Est-ce que toutes ces cérémonies peuvent rencontrer un véritable écho au sein de l’opinion ?

 Ce qui est sûr, c’est que cette stratégie mémorielle est totalement décorrélée des préoccupations immédiates de l’opinion. C’est un pari.

Côté pile, ces déplacements peuvent renvoyer l’image d’un président qui ne court pas après l’actualité chaude, souvent anxiogène, et qui parvient à prendre de la hauteur pour commémorer des moments très importants dans l’histoire récente.

Côté face, le risque est d’être trop à contretemps des angoisses du moment, réactivant l’image d’un président déconnecté du pays. On se souvient qu’en 2018, « l’itinérance mémorielle » pensée pour célébrer le centenaire de la fin de la Première Guerre mondiale s’était brutalement arrêtée avec le mouvement des « gilets jaunes ».

Faut-il y voir un message politique, notamment à l’approche des élections européennes ?

 Un président de la République qui use de symboles, c’est toujours politique. Le symbolique est un registre intéressant car il permet d’exprimer des messages politiques par d’autres canaux, en biais. Plutôt que d’évoquer explicitement l’extrême droite, le président va en parler de manière détournée, en évoquant la Résistance. La question est de savoir : pour quelle efficacité symbolique ?

La ficelle risque d’être un peu grosse : la preuve, les analystes imaginent déjà les effets d’un discours prévu pour commémorer l’anniversaire du Débarquement, seulement trois jours avant les élections européennes. C’est dire la déshérence stratégique de Renaissance , qui semble tout miser ou presque sur cette prise de parole présidentielle pour remonter dans les intentions de vote…

L’opinion n’est pas dupe de ce type de stratégies symboliques, d’autant plus que ce n’est pas la première fois. On retrouve les mécanismes d’inflation : plus on imprime de monnaie, plus la valeur de la monnaie baisse. Là c’est pareil : plus on utilise le mémoriel, plus son efficacité symbolique décroît.

Est-ce que cela peut nourrir son récit politique ?

L’un des énormes travers de ce type de commémorations est la distorsion entre le symbolique et le réel, entre ce qui relève de la mise en scène et ce qui relève de la pratique gouvernementale.
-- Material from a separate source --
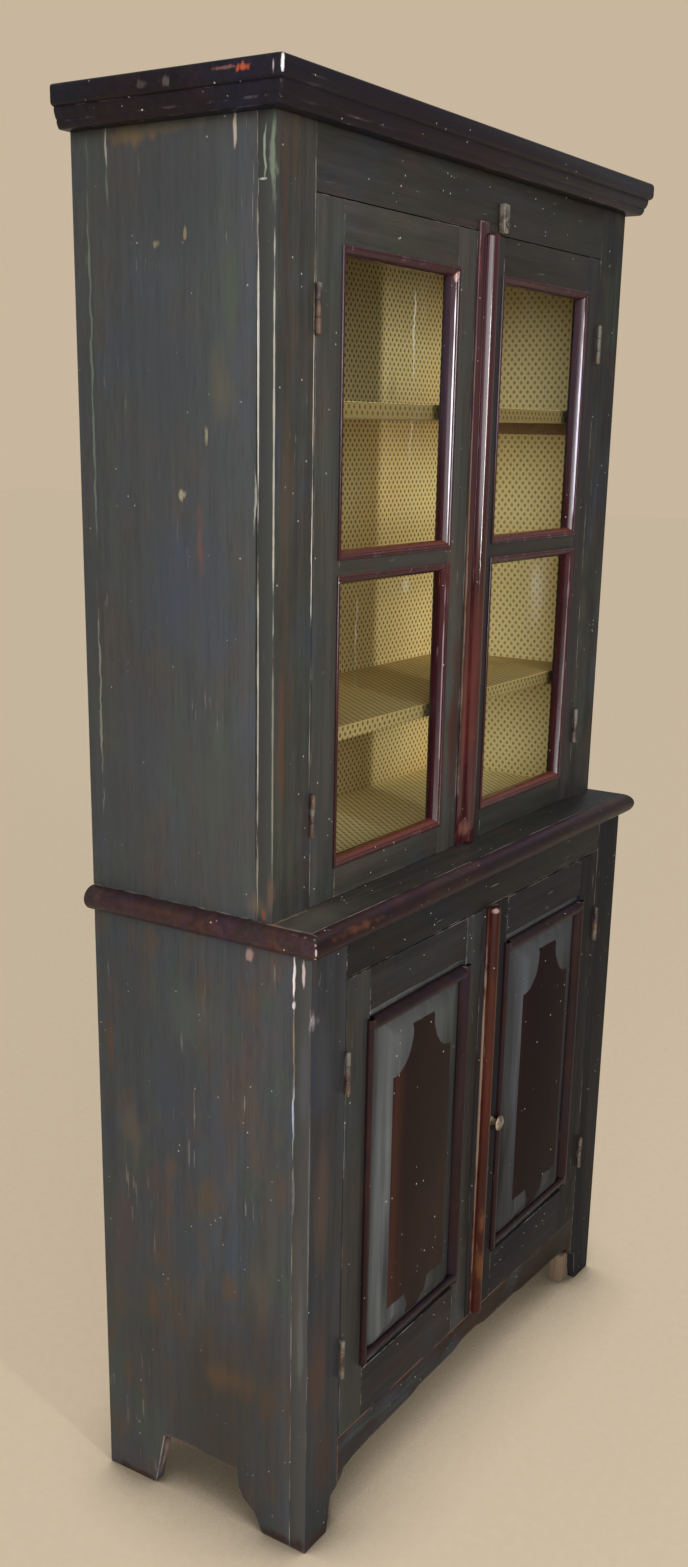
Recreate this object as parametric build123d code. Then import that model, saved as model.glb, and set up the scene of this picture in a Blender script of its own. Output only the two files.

Un exemple : Emmanuel Macron a célébré la panthéonisation de Missak Manouchian avec un discours très fort, quelques semaines seulement après le vote de la loi immigration . Le paradoxe est intenable : d’un côté on célèbre l’étranger dans les mots, de l’autre on cherche à s’en prémunir dans les actes. Un symbole ne fonctionne que s’il est l’expression d’une ligne politique : là, on a le sentiment que le symbole sert à faire diversion.

Dans la même idée, quelle cohérence peut-il y avoir à un récit politique qui s’apprête à célébrer les valeurs de la Résistance, lorsque dans le même temps il emprunte avec la « décivilisation » à un imaginaire longtemps promu par l’extrême-droite ?
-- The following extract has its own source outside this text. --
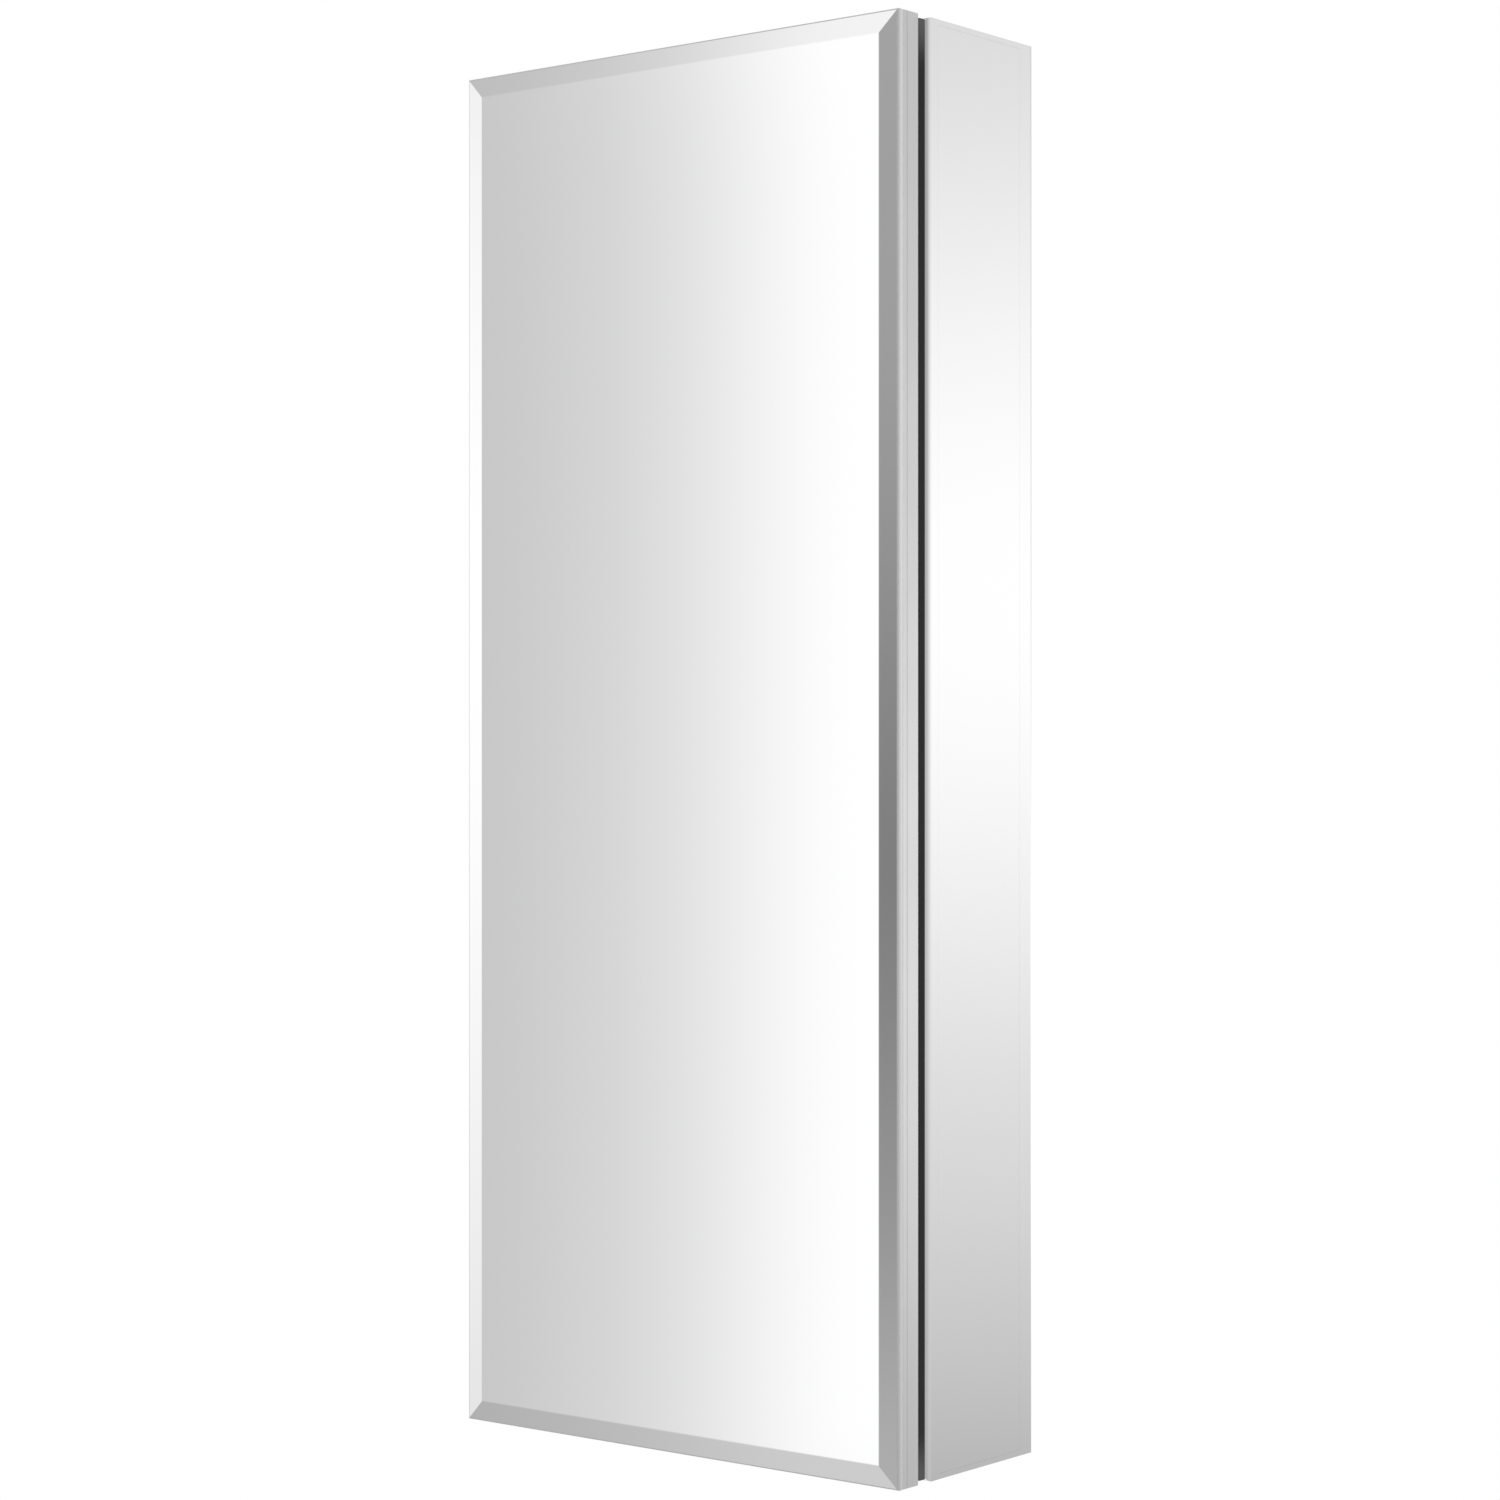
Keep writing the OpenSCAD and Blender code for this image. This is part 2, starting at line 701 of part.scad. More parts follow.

Est-ce que cela n’est pas aussi fait pour masquer ses difficultés au quotidien et une fin de mandat qui s’annonce compliquée ?

Dès le début de son second quinquennat, l’Elysée a annoncé vouloir travailler au « legacy » d’Emmanuel Macron. C’était une terrible erreur de le dire, car cela envoyait le signal que ce qui était recherché, c’était la postérité, et non les problèmes du présent.

A présent, cette multiplication de commémorations est un peu comme une forêt qui cache l’arbre, pour inverser l’expression commune : l’arbre, c’est la raison d’être du macronisme. A quoi sert-il ? Quelle ligne politique, quelle vision du pays, quel projet de société ? Tout ce qu’Emmanuel Macron a porté en 2017, comme le dépassement politique ou le libéralisme politique et culturel, est à présent inexistant ou flottant.

A la fin des fins, la politique mémorielle est certes un moyen habile d’utiliser la spécificité du président de la République, qui n’est pas un émetteur comme un autre dans le débat public, mais elle donne le sentiment de masquer le vide.